Brednikova, Ol’ga E. “(Non-)Return: Can Migrants Become Former Migrants?” Anthropology & Archeology of Eurasia, vol. 56, no. 3-4, 2017, pp. 298–320., doi:10.1080/10611959.2017.1450549.

Haas, Hein de, et al. The Age of Migration: International Population Movements in the Modern World. The Guilford Press, 2020.

Hirsch, Jr., E. D., et al. New Dictionary of Cultural Literacy, Houghton Mifflin. Houghton Mifflin., 2002.

Kaliyev, Arman. “Central Asian Migrants Describe Injustice, Racism in Russia.” Caravanserai, Caravanserai, 3 July 2018, central.asia-news.com/en_GB/articles/cnmi_ca/features/2018/07/03/feature-01.

Shakirov, Mumin. Migrant Express. www.youtube.com/watch?v=BBSardpSH0E.

Zatari, Amalia. “Racism in Russia: Stories of Prejudice.” BBC News, 17 June 2020, www.bbc.com/news/world-europe-53055857.

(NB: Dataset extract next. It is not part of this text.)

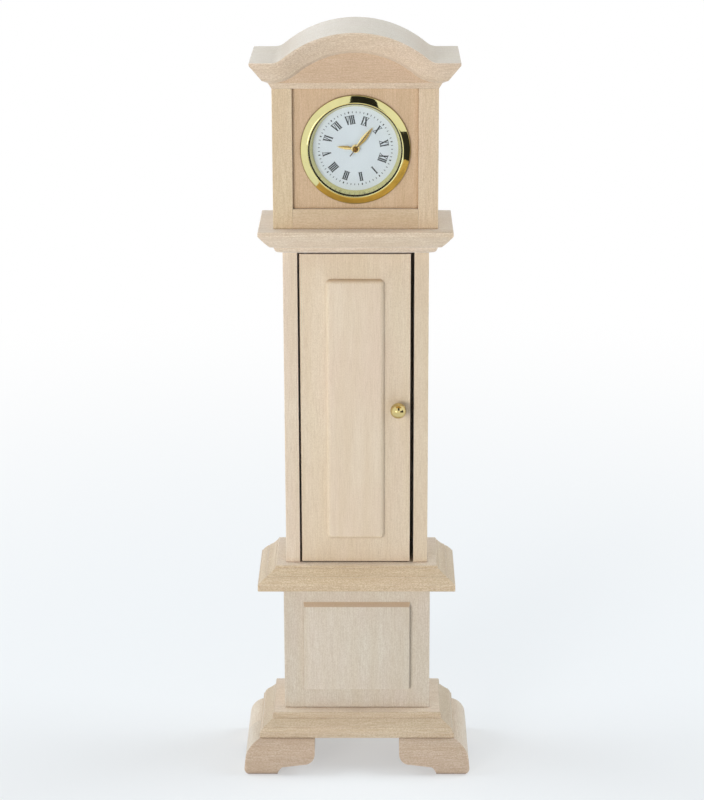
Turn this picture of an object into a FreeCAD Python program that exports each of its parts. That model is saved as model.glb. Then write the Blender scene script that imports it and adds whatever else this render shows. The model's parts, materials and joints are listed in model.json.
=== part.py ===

One thought on “Does Xenophobia have a Face?

  1. Your post takes quite a variety of directions. I’d like to see some follow through on this turn: ” another form of possible discrimination through the permanent label of guest worker versus immigrant, arises” You then get into Brednikova’s article, raising other themes, but you don’t follow through on the thought that this label, guest worker, may produce a different form of discrimination than the term immigrant.
    You start with questions of racism and xenophobia, and you do a good job of defining that, and then you illustrate in a variety of ways. You describe some of the ways that racially “other” migrants in Russia experience racism. This would be a good place to work with embedding links, so that the reader can just click and go to those stories. I wonder whether sticking with that subject, and drawing parallels of what happens in Texas, might make this a more cohesive post than does turning toward a discussion of NELM.